What is expected | Each entry below is to be duplicated verbatim.

[3D code data]
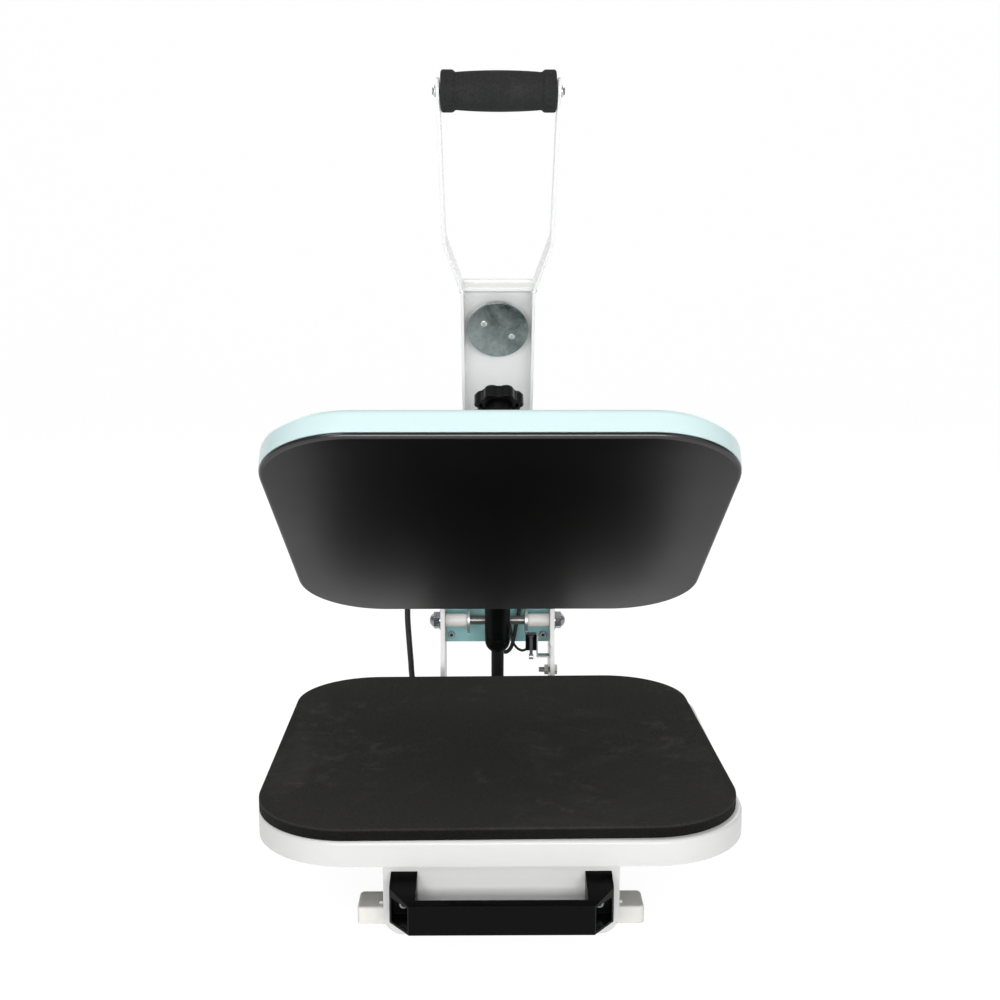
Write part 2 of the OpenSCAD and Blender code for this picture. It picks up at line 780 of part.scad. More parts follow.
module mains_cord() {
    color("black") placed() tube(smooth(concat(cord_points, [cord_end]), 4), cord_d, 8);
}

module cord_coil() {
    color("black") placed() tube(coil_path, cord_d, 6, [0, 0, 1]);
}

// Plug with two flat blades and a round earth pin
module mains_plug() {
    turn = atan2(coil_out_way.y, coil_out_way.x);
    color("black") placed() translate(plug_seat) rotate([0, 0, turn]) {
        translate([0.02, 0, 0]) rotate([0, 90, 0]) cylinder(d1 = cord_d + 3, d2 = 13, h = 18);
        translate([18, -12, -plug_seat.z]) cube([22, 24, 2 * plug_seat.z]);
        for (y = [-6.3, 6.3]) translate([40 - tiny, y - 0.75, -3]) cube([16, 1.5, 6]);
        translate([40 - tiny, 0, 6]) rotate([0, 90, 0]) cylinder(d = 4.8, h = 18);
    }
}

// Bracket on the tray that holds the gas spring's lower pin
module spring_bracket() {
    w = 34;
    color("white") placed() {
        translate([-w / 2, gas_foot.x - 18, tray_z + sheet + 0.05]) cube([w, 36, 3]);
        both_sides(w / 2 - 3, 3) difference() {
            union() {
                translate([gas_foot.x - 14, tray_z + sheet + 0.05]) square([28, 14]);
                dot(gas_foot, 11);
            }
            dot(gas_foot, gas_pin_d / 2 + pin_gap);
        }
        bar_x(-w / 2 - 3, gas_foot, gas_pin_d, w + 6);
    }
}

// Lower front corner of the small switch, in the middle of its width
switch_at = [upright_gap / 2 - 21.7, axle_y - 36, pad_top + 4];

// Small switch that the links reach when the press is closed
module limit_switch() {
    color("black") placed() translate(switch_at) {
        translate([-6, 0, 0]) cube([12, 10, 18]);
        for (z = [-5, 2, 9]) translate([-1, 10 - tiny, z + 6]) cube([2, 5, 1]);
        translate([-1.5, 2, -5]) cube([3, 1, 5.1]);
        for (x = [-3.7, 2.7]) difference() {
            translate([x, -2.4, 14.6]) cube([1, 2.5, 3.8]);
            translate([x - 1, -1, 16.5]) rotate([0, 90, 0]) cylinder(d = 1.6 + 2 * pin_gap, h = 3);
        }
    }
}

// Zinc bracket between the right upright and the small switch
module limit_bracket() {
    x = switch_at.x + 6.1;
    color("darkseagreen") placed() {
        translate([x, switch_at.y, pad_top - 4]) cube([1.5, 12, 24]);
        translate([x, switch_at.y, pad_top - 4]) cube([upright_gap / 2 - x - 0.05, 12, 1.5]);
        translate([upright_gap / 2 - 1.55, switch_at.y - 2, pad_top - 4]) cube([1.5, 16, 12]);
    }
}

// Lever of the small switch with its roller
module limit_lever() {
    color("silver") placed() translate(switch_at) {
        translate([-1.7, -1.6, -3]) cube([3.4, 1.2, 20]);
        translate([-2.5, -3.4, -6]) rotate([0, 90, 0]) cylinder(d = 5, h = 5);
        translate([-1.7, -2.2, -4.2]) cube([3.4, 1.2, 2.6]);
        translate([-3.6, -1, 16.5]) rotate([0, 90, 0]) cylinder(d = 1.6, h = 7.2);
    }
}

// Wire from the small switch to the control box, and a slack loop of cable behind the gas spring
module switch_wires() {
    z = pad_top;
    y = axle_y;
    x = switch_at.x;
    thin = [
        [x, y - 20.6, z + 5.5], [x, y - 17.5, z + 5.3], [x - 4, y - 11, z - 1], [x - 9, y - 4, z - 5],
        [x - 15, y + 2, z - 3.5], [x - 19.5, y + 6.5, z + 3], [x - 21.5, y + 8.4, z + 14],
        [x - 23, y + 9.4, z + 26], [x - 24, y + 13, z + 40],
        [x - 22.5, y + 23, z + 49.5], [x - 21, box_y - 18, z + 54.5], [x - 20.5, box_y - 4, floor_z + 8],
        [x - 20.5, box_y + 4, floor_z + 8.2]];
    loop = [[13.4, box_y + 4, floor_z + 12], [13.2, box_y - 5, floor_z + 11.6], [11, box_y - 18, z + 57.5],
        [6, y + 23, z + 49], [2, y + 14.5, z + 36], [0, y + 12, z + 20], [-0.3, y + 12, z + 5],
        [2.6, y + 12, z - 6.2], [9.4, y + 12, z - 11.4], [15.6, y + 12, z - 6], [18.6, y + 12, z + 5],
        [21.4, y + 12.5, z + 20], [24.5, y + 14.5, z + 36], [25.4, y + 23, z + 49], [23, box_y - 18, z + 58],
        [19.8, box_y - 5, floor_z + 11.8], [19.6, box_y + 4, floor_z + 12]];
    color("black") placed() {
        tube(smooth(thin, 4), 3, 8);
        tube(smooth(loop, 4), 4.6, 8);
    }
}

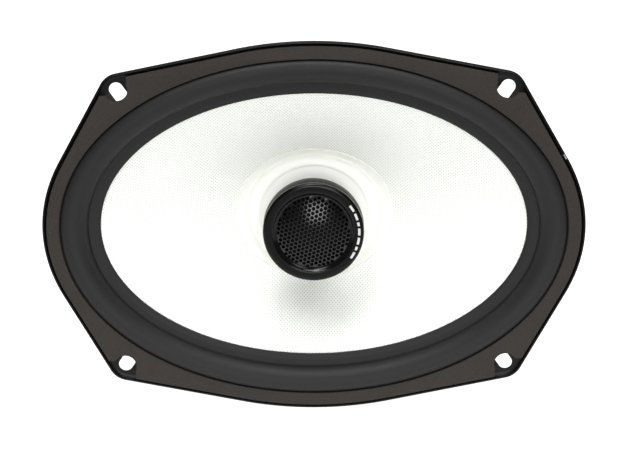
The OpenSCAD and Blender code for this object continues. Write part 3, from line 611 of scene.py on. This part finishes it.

Task output |
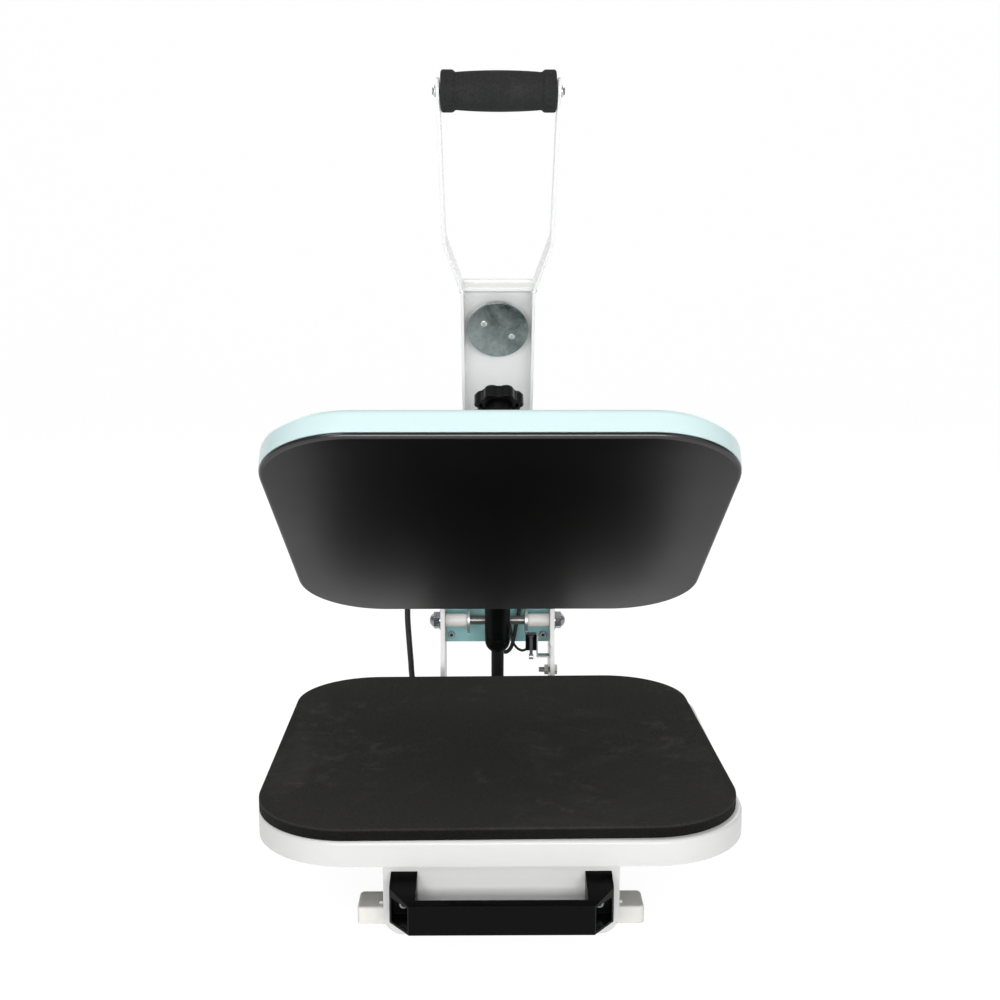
Write part 2 of the OpenSCAD and Blender code for this picture. It picks up at line 780 of part.scad. More parts follow.
module mains_cord() {
    color("black") placed() tube(smooth(concat(cord_points, [cord_end]), 4), cord_d, 8);
}

module cord_coil() {
    color("black") placed() tube(coil_path, cord_d, 6, [0, 0, 1]);
}

// Plug with two flat blades and a round earth pin
module mains_plug() {
    turn = atan2(coil_out_way.y, coil_out_way.x);
    color("black") placed() translate(plug_seat) rotate([0, 0, turn]) {
        translate([0.02, 0, 0]) rotate([0, 90, 0]) cylinder(d1 = cord_d + 3, d2 = 13, h = 18);
        translate([18, -12, -plug_seat.z]) cube([22, 24, 2 * plug_seat.z]);
        for (y = [-6.3, 6.3]) translate([40 - tiny, y - 0.75, -3]) cube([16, 1.5, 6]);
        translate([40 - tiny, 0, 6]) rotate([0, 90, 0]) cylinder(d = 4.8, h = 18);
    }
}

// Bracket on the tray that holds the gas spring's lower pin
module spring_bracket() {
    w = 34;
    color("white") placed() {
        translate([-w / 2, gas_foot.x - 18, tray_z + sheet + 0.05]) cube([w, 36, 3]);
        both_sides(w / 2 - 3, 3) difference() {
            union() {
                translate([gas_foot.x - 14, tray_z + sheet + 0.05]) square([28, 14]);
                dot(gas_foot, 11);
            }
            dot(gas_foot, gas_pin_d / 2 + pin_gap);
        }
        bar_x(-w / 2 - 3, gas_foot, gas_pin_d, w + 6);
    }
}

// Lower front corner of the small switch, in the middle of its width
switch_at = [upright_gap / 2 - 21.7, axle_y - 36, pad_top + 4];

// Small switch that the links reach when the press is closed
module limit_switch() {
    color("black") placed() translate(switch_at) {
        translate([-6, 0, 0]) cube([12, 10, 18]);
        for (z = [-5, 2, 9]) translate([-1, 10 - tiny, z + 6]) cube([2, 5, 1]);
        translate([-1.5, 2, -5]) cube([3, 1, 5.1]);
        for (x = [-3.7, 2.7]) difference() {
            translate([x, -2.4, 14.6]) cube([1, 2.5, 3.8]);
            translate([x - 1, -1, 16.5]) rotate([0, 90, 0]) cylinder(d = 1.6 + 2 * pin_gap, h = 3);
        }
    }
}

// Zinc bracket between the right upright and the small switch
module limit_bracket() {
    x = switch_at.x + 6.1;
    color("darkseagreen") placed() {
        translate([x, switch_at.y, pad_top - 4]) cube([1.5, 12, 24]);
        translate([x, switch_at.y, pad_top - 4]) cube([upright_gap / 2 - x - 0.05, 12, 1.5]);
        translate([upright_gap / 2 - 1.55, switch_at.y - 2, pad_top - 4]) cube([1.5, 16, 12]);
    }
}

// Lever of the small switch with its roller
module limit_lever() {
    color("silver") placed() translate(switch_at) {
        translate([-1.7, -1.6, -3]) cube([3.4, 1.2, 20]);
        translate([-2.5, -3.4, -6]) rotate([0, 90, 0]) cylinder(d = 5, h = 5);
        translate([-1.7, -2.2, -4.2]) cube([3.4, 1.2, 2.6]);
        translate([-3.6, -1, 16.5]) rotate([0, 90, 0]) cylinder(d = 1.6, h = 7.2);
    }
}

// Wire from the small switch to the control box, and a slack loop of cable behind the gas spring
module switch_wires() {
    z = pad_top;
    y = axle_y;
    x = switch_at.x;
    thin = [
        [x, y - 20.6, z + 5.5], [x, y - 17.5, z + 5.3], [x - 4, y - 11, z - 1], [x - 9, y - 4, z - 5],
        [x - 15, y + 2, z - 3.5], [x - 19.5, y + 6.5, z + 3], [x - 21.5, y + 8.4, z + 14],
        [x - 23, y + 9.4, z + 26], [x - 24, y + 13, z + 40],
        [x - 22.5, y + 23, z + 49.5], [x - 21, box_y - 18, z + 54.5], [x - 20.5, box_y - 4, floor_z + 8],
        [x - 20.5, box_y + 4, floor_z + 8.2]];
    loop = [[13.4, box_y + 4, floor_z + 12], [13.2, box_y - 5, floor_z + 11.6], [11, box_y - 18, z + 57.5],
        [6, y + 23, z + 49], [2, y + 14.5, z + 36], [0, y + 12, z + 20], [-0.3, y + 12, z + 5],
        [2.6, y + 12, z - 6.2], [9.4, y + 12, z - 11.4], [15.6, y + 12, z - 6], [18.6, y + 12, z + 5],
        [21.4, y + 12.5, z + 20], [24.5, y + 14.5, z + 36], [25.4, y + 23, z + 49], [23, box_y - 18, z + 58],
        [19.8, box_y - 5, floor_z + 11.8], [19.6, box_y + 4, floor_z + 12]];
    color("black") placed() {
        tube(smooth(thin, 4), 3, 8);
        tube(smooth(loop, 4), 4.6, 8);
    }
}

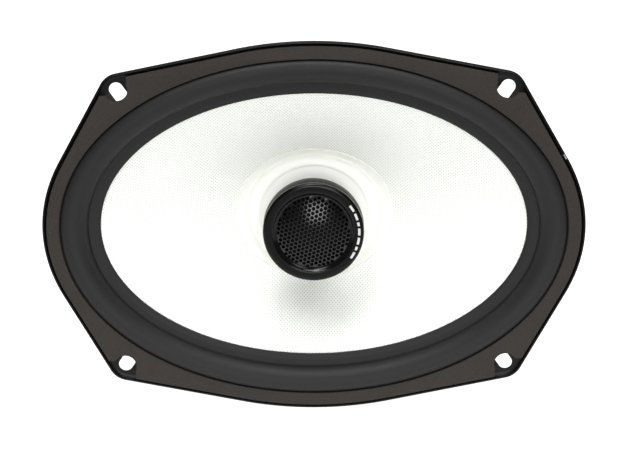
The OpenSCAD and Blender code for this object continues. Write part 3, from line 611 of scene.py on. This part finishes it.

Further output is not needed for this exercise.